■ **SET EXERCISE**: Identify the line that contains "imported = [obj" in the material. Output it and every line after it, unchanged, through the end.

■ **INFORMATION SHOWN**:
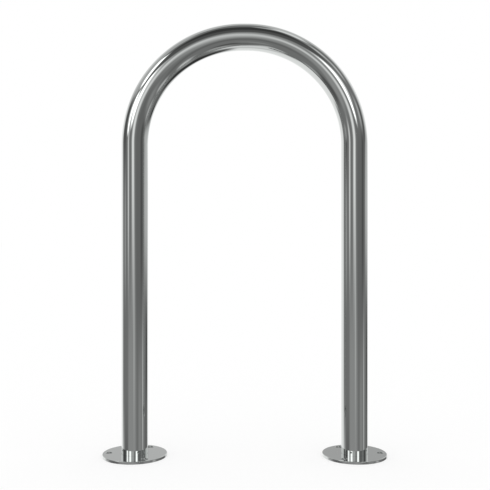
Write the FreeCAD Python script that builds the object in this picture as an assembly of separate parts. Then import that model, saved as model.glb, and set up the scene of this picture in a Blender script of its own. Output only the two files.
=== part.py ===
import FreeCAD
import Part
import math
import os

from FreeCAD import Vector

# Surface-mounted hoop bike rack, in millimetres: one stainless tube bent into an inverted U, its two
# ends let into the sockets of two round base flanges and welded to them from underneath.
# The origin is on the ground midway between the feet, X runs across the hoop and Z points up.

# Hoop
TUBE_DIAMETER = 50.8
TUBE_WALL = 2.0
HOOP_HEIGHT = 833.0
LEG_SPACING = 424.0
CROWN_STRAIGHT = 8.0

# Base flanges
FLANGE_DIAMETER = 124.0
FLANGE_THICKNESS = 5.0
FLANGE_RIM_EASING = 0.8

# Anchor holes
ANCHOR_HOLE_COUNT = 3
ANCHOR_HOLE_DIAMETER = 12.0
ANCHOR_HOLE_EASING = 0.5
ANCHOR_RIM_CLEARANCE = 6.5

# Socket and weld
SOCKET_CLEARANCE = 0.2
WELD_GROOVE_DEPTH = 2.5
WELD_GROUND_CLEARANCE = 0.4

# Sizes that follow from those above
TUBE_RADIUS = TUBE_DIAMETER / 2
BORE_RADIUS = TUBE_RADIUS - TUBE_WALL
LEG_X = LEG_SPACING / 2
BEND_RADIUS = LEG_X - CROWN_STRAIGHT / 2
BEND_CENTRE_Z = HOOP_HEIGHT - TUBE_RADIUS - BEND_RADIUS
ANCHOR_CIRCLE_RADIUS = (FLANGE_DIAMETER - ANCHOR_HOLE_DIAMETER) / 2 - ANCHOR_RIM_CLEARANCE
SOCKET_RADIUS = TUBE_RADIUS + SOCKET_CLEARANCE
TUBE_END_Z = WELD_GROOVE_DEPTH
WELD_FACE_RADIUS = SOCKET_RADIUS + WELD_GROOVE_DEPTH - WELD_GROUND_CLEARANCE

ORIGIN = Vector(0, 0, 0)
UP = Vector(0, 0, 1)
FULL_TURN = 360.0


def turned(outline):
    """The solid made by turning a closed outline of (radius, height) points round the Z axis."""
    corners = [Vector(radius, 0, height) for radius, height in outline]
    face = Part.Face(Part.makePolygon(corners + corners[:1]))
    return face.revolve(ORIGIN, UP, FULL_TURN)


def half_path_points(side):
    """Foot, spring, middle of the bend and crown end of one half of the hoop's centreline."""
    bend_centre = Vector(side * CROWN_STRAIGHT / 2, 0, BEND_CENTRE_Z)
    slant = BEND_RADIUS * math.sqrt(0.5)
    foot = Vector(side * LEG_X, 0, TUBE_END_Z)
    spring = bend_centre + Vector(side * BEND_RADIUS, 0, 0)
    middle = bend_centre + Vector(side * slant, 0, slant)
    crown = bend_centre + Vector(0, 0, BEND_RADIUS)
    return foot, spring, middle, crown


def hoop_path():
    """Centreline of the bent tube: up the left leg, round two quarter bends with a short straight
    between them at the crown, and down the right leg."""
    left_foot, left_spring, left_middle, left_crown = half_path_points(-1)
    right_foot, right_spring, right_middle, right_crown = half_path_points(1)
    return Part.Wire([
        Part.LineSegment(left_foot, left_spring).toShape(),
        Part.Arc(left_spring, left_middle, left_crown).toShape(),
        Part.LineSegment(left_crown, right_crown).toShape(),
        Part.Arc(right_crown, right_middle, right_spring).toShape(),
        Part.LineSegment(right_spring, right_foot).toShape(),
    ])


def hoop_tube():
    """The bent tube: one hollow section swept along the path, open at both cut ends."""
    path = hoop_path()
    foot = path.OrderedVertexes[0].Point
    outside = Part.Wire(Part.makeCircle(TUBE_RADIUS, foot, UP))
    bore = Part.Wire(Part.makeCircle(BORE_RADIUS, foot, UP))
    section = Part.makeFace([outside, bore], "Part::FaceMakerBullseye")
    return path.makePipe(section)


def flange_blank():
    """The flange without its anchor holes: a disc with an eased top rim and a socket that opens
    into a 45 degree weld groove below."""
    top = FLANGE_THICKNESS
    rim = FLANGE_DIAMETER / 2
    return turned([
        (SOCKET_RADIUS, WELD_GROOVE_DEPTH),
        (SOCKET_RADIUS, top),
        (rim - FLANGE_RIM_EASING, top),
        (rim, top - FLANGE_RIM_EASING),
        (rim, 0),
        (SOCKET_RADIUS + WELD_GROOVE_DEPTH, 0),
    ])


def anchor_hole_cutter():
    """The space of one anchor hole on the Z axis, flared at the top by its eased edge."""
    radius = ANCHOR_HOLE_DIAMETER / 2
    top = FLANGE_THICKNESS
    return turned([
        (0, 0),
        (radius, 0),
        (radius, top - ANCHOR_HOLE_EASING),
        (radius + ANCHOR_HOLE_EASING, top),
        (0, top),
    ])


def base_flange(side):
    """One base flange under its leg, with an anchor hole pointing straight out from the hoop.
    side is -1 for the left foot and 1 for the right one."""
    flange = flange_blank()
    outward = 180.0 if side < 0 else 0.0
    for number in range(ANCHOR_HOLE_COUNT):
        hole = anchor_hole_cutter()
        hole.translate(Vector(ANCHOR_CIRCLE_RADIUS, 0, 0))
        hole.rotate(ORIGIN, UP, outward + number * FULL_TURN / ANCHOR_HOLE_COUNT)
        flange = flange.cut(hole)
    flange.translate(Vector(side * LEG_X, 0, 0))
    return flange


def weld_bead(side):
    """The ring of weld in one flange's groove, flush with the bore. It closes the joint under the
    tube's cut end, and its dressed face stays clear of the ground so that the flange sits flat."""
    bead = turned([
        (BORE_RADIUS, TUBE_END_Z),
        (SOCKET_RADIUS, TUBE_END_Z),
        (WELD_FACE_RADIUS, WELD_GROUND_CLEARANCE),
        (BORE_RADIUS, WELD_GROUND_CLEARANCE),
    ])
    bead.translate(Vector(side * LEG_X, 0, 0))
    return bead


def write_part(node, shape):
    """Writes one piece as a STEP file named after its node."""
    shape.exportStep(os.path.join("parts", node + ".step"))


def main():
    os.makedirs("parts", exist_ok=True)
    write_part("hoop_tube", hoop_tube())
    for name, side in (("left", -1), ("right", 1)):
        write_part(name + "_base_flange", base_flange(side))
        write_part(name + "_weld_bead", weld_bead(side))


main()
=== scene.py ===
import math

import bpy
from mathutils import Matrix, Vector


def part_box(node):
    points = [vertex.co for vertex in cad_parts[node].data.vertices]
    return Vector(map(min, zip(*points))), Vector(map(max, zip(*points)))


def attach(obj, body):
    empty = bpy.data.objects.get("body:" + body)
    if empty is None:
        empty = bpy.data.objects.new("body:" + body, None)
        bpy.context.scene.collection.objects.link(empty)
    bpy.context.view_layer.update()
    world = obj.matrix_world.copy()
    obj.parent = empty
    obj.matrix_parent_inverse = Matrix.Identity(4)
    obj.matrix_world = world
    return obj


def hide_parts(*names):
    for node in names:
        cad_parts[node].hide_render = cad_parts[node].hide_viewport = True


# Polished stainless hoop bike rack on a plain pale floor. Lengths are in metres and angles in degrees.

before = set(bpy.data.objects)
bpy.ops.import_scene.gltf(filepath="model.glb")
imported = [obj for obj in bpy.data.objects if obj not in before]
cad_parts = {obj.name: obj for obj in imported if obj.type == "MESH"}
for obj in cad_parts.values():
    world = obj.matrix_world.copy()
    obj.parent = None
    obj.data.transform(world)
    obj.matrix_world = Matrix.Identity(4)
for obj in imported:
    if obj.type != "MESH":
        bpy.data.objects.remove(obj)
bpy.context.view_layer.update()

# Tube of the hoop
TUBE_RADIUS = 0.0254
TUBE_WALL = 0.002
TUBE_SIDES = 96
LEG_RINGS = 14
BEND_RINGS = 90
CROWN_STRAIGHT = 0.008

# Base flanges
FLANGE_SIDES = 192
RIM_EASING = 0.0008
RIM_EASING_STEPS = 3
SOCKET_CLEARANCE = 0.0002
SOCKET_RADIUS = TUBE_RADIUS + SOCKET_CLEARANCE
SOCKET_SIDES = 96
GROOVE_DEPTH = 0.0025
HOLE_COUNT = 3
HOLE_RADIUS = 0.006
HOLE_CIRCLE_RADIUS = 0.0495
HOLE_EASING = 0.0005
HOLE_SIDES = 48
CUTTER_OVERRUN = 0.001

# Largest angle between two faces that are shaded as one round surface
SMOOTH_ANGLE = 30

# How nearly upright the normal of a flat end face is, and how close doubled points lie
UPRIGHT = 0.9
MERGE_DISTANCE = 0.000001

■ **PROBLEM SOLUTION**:
imported = [obj for obj in bpy.data.objects if obj not in before]
cad_parts = {obj.name: obj for obj in imported if obj.type == "MESH"}
for obj in cad_parts.values():
    world = obj.matrix_world.copy()
    obj.parent = None
    obj.data.transform(world)
    obj.matrix_world = Matrix.Identity(4)
for obj in imported:
    if obj.type != "MESH":
        bpy.data.objects.remove(obj)
bpy.context.view_layer.update()

# Tube of the hoop
TUBE_RADIUS = 0.0254
TUBE_WALL = 0.002
TUBE_SIDES = 96
LEG_RINGS = 14
BEND_RINGS = 90
CROWN_STRAIGHT = 0.008

# Base flanges
FLANGE_SIDES = 192
RIM_EASING = 0.0008
RIM_EASING_STEPS = 3
SOCKET_CLEARANCE = 0.0002
SOCKET_RADIUS = TUBE_RADIUS + SOCKET_CLEARANCE
SOCKET_SIDES = 96
GROOVE_DEPTH = 0.0025
HOLE_COUNT = 3
HOLE_RADIUS = 0.006
HOLE_CIRCLE_RADIUS = 0.0495
HOLE_EASING = 0.0005
HOLE_SIDES = 48
CUTTER_OVERRUN = 0.001

# Largest angle between two faces that are shaded as one round surface
SMOOTH_ANGLE = 30

# How nearly upright the normal of a flat end face is, and how close doubled points lie
UPRIGHT = 0.9
MERGE_DISTANCE = 0.000001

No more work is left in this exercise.